>>>

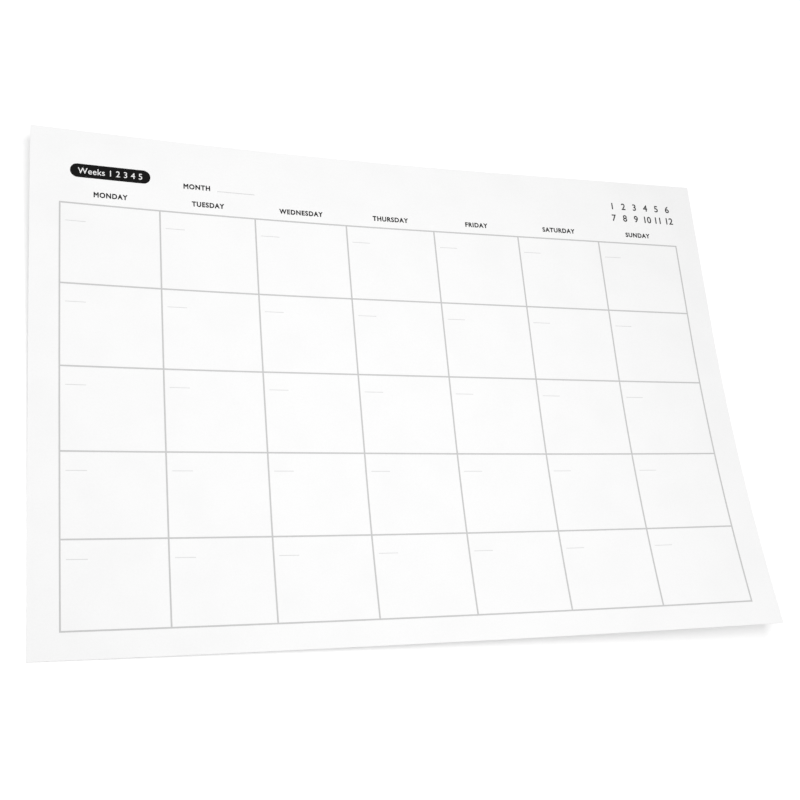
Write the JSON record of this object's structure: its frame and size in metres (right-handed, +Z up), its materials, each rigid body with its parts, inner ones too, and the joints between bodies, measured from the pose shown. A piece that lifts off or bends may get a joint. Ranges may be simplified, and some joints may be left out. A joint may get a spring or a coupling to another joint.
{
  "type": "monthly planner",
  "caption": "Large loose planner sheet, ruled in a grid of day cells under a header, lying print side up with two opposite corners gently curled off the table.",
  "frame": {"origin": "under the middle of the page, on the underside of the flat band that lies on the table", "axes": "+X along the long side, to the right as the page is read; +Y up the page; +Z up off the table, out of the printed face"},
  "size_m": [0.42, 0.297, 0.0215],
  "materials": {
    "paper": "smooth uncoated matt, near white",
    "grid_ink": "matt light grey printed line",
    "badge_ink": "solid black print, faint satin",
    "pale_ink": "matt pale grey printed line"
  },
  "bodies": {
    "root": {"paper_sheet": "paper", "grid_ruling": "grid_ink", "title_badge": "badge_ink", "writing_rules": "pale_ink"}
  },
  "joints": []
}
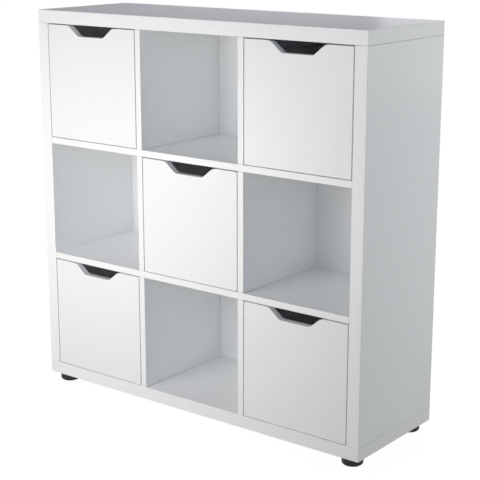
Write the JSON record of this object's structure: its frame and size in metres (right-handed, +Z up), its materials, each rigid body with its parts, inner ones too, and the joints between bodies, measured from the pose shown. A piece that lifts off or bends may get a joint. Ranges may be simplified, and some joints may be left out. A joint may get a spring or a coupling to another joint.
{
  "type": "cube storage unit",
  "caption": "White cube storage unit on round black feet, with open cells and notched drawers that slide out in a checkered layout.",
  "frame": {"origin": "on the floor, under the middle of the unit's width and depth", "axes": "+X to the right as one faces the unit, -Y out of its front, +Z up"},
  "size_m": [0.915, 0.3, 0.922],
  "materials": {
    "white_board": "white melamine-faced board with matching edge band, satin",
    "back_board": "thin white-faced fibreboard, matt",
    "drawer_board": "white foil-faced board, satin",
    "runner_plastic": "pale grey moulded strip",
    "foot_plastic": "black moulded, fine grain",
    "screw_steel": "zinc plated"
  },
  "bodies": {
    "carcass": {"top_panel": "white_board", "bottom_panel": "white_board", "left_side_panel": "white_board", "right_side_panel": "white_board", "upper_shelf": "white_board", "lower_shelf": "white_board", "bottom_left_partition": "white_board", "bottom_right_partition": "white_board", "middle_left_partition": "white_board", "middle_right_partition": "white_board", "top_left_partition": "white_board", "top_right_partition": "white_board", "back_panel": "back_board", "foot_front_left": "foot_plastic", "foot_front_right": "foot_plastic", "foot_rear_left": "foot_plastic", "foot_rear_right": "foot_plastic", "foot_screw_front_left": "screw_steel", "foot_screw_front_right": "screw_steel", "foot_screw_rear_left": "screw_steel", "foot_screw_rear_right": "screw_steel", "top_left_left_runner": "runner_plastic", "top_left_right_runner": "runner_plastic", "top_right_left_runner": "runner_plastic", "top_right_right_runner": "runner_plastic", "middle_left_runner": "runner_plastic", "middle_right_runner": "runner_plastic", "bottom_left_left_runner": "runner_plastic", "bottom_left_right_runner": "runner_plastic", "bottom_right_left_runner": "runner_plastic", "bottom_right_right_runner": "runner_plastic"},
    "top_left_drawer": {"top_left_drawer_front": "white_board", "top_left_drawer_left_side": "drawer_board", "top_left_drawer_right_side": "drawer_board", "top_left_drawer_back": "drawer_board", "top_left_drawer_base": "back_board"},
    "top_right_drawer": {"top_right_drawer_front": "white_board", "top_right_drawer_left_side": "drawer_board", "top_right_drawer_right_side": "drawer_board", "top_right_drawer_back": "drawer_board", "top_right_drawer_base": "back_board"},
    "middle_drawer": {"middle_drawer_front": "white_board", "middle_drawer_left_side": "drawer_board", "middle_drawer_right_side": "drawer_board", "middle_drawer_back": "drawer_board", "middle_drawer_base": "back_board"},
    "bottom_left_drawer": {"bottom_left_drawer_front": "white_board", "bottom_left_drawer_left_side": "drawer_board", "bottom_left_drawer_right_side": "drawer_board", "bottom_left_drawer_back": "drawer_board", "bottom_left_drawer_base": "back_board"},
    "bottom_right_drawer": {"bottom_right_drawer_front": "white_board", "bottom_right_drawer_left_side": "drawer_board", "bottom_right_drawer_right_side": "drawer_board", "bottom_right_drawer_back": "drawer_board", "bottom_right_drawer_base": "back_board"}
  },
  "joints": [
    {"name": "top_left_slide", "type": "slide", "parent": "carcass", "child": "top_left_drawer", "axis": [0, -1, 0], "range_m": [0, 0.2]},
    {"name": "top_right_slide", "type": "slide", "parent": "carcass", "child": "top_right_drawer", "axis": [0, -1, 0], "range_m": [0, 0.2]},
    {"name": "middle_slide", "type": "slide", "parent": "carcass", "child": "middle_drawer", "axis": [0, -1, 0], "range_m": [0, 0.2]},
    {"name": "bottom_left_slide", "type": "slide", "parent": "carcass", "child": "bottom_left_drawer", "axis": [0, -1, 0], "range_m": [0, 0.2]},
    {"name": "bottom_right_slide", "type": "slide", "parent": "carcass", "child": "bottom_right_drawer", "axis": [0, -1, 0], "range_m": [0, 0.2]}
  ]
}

<<<
>>>

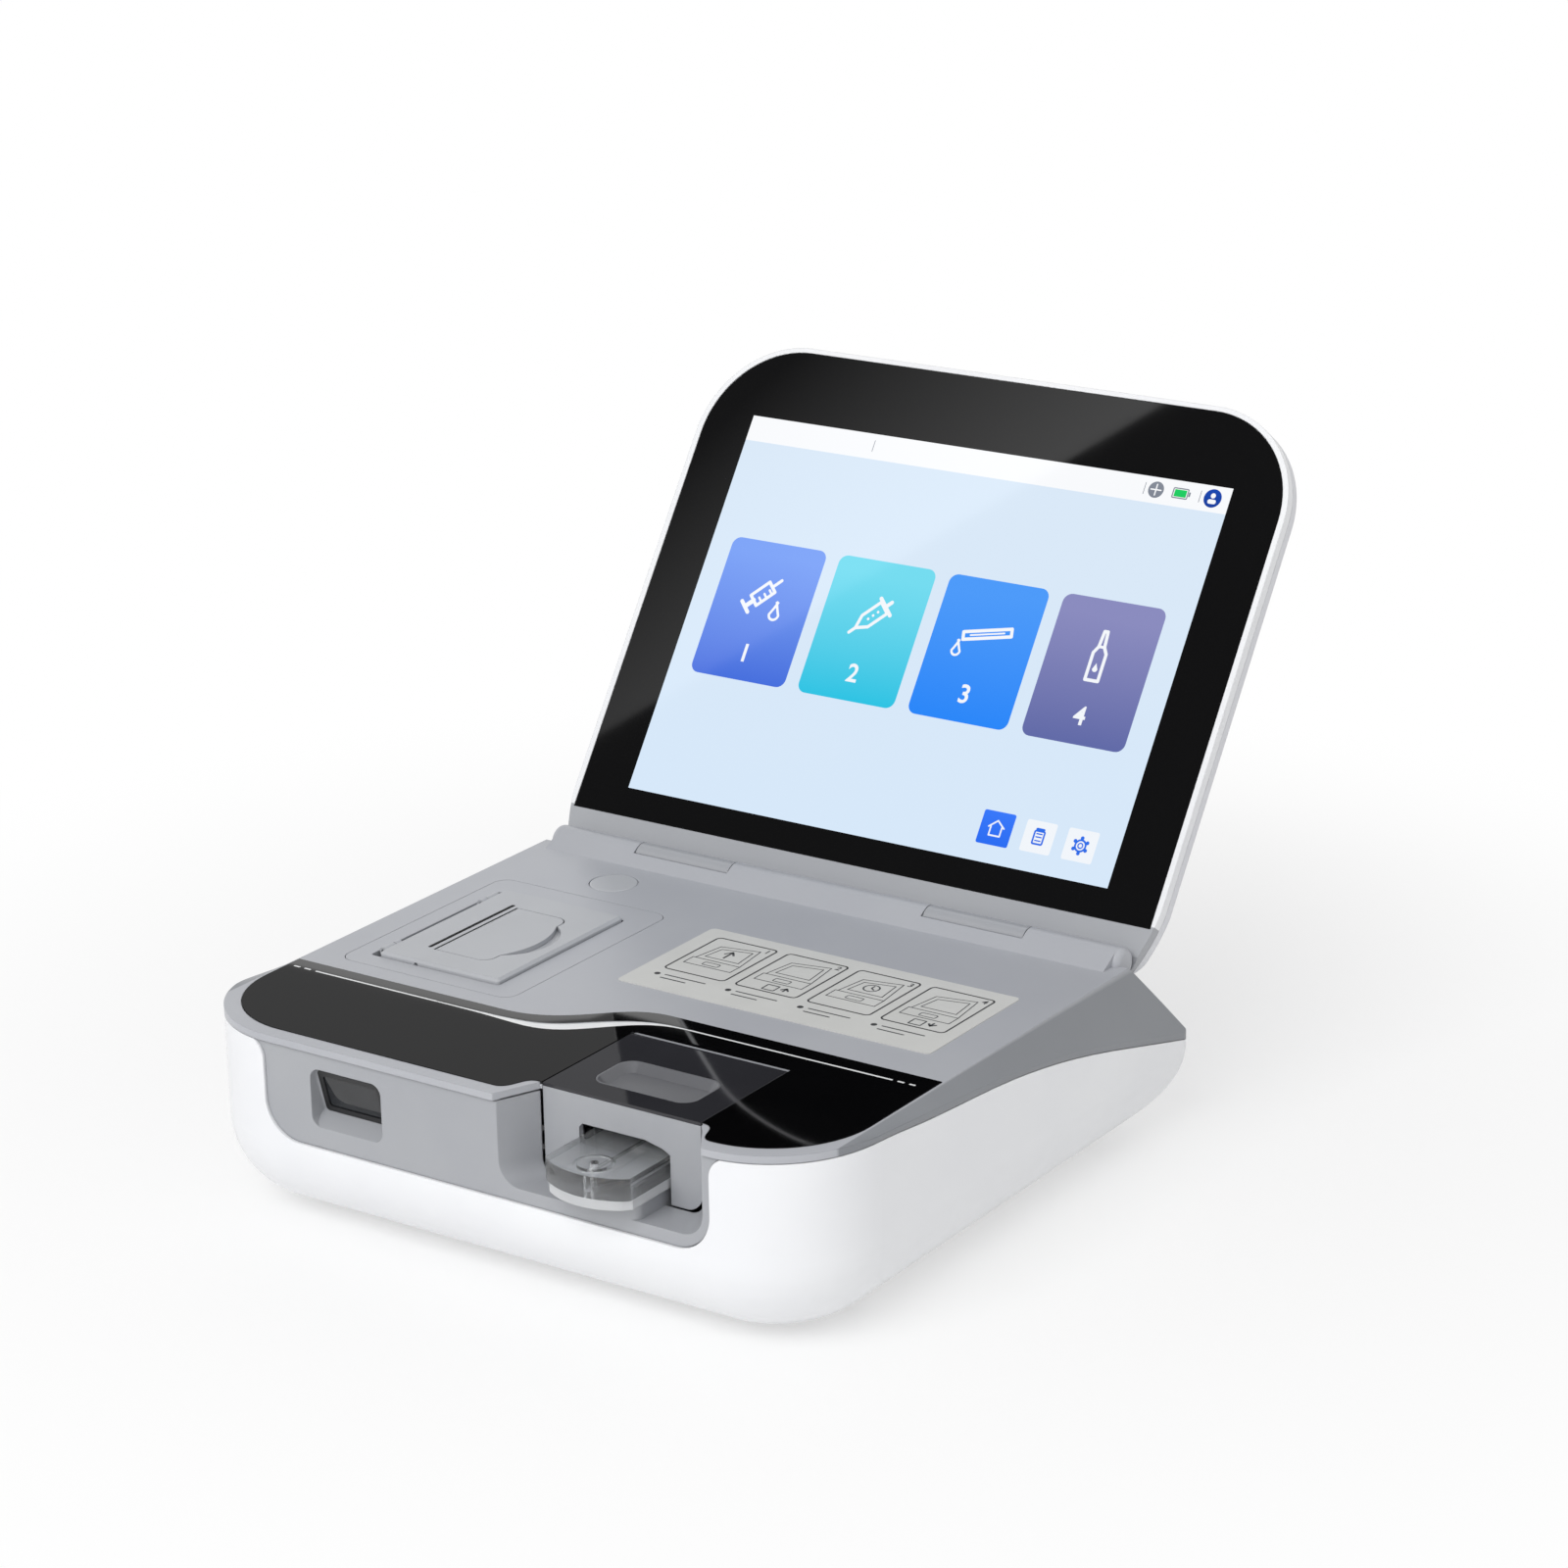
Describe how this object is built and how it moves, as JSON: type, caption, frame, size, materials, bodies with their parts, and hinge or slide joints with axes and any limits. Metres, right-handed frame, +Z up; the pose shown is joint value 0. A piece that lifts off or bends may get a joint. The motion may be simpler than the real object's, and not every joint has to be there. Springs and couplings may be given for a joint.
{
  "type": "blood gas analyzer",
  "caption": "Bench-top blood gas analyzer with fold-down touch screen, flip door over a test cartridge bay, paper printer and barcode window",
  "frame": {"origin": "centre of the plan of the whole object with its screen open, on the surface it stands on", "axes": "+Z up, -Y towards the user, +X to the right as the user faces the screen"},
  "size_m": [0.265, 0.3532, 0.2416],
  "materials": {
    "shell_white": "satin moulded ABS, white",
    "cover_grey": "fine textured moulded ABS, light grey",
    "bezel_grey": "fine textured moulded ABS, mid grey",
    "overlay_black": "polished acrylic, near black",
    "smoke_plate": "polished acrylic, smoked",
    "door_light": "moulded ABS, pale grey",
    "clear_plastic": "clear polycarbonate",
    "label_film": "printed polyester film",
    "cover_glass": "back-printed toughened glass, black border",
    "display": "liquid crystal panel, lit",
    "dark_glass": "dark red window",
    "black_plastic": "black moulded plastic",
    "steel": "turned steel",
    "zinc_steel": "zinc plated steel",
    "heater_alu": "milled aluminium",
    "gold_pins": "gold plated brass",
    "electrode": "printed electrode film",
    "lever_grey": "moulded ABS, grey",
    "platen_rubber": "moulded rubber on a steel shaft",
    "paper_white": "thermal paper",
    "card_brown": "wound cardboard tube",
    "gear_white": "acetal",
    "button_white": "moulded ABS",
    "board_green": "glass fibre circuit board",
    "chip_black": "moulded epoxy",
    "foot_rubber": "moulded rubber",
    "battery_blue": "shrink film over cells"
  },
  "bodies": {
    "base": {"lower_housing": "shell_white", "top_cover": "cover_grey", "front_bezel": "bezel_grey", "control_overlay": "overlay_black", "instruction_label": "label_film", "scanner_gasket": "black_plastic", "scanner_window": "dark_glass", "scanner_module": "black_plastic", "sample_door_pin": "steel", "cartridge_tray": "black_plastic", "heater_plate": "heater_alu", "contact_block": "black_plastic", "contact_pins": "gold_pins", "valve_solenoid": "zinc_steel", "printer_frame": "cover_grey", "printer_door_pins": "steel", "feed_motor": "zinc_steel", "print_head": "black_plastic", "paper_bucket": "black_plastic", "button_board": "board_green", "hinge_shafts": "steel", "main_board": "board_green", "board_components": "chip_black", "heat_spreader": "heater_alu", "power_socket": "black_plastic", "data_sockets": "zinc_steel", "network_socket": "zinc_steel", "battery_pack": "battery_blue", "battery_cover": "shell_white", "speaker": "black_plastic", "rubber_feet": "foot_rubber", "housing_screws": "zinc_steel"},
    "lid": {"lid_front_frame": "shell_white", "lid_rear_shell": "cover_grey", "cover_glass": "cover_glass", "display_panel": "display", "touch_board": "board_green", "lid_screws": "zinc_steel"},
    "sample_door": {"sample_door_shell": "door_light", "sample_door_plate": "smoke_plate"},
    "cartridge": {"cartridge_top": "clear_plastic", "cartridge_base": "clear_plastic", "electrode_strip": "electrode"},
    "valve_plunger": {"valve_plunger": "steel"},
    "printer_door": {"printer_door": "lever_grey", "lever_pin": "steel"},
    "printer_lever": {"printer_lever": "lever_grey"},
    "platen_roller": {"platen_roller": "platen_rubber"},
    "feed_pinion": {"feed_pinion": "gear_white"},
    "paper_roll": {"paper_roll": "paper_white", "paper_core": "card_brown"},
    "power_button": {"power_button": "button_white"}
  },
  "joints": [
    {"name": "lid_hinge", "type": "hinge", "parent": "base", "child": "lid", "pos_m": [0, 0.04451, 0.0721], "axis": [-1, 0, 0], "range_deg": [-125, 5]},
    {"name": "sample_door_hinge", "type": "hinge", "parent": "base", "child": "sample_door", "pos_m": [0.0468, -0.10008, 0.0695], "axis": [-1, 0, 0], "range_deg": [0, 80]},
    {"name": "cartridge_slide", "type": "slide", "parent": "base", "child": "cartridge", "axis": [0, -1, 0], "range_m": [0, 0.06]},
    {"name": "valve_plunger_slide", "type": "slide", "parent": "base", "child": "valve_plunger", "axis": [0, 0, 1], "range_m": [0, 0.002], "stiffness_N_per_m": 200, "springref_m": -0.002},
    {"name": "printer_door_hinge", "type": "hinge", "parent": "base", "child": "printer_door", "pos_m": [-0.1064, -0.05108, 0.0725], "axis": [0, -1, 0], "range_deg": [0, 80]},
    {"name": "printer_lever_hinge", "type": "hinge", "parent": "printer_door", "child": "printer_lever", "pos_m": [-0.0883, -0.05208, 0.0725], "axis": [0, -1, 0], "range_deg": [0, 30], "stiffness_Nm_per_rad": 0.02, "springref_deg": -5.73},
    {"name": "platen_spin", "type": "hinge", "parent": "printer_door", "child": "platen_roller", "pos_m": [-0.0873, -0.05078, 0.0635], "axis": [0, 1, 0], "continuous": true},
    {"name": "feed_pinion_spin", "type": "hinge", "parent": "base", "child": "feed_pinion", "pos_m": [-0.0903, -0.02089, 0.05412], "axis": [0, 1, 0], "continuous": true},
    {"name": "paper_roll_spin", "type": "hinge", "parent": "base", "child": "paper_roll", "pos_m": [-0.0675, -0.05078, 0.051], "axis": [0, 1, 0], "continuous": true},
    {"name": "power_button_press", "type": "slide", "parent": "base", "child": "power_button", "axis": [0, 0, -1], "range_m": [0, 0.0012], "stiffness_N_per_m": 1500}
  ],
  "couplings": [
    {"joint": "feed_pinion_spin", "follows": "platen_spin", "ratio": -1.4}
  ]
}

<<<
>>>

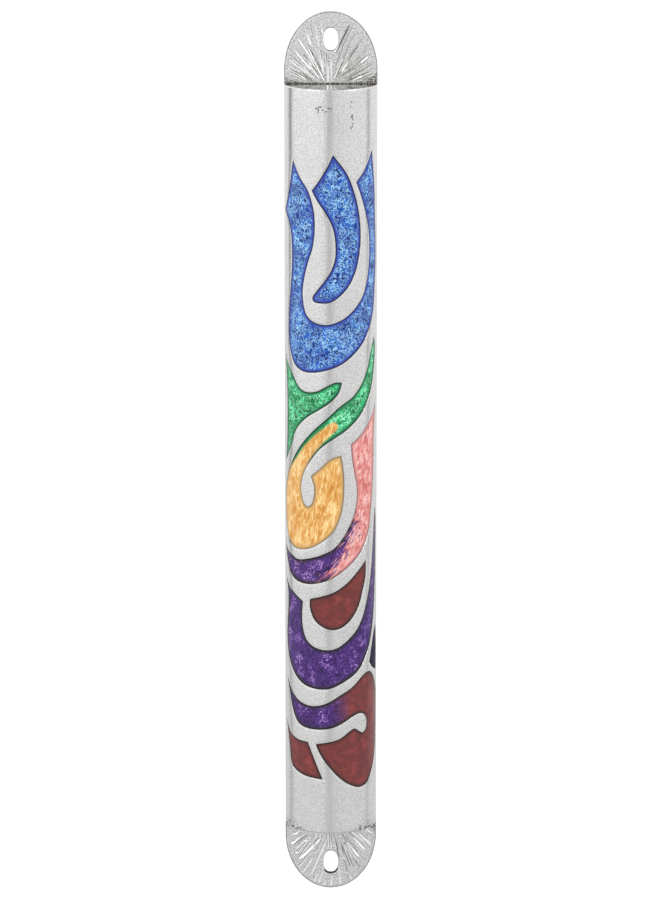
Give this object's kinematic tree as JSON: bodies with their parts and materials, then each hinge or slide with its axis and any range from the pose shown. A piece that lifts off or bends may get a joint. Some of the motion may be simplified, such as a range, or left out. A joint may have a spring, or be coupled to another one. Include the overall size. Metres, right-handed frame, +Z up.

<<<

Gather up every line from the listing above in which the word "couplings" occurs.

The solution ::
Describe how this object is built and how it moves, as JSON: type, caption, frame, size, materials, bodies with their parts, and hinge or slide joints with axes and any limits. Metres, right-handed frame, +Z up; the pose shown is joint value 0. A piece that lifts off or bends may get a joint. The motion may be simpler than the real object's, and not every joint has to be there. Springs and couplings may be given for a joint.
  "couplings": [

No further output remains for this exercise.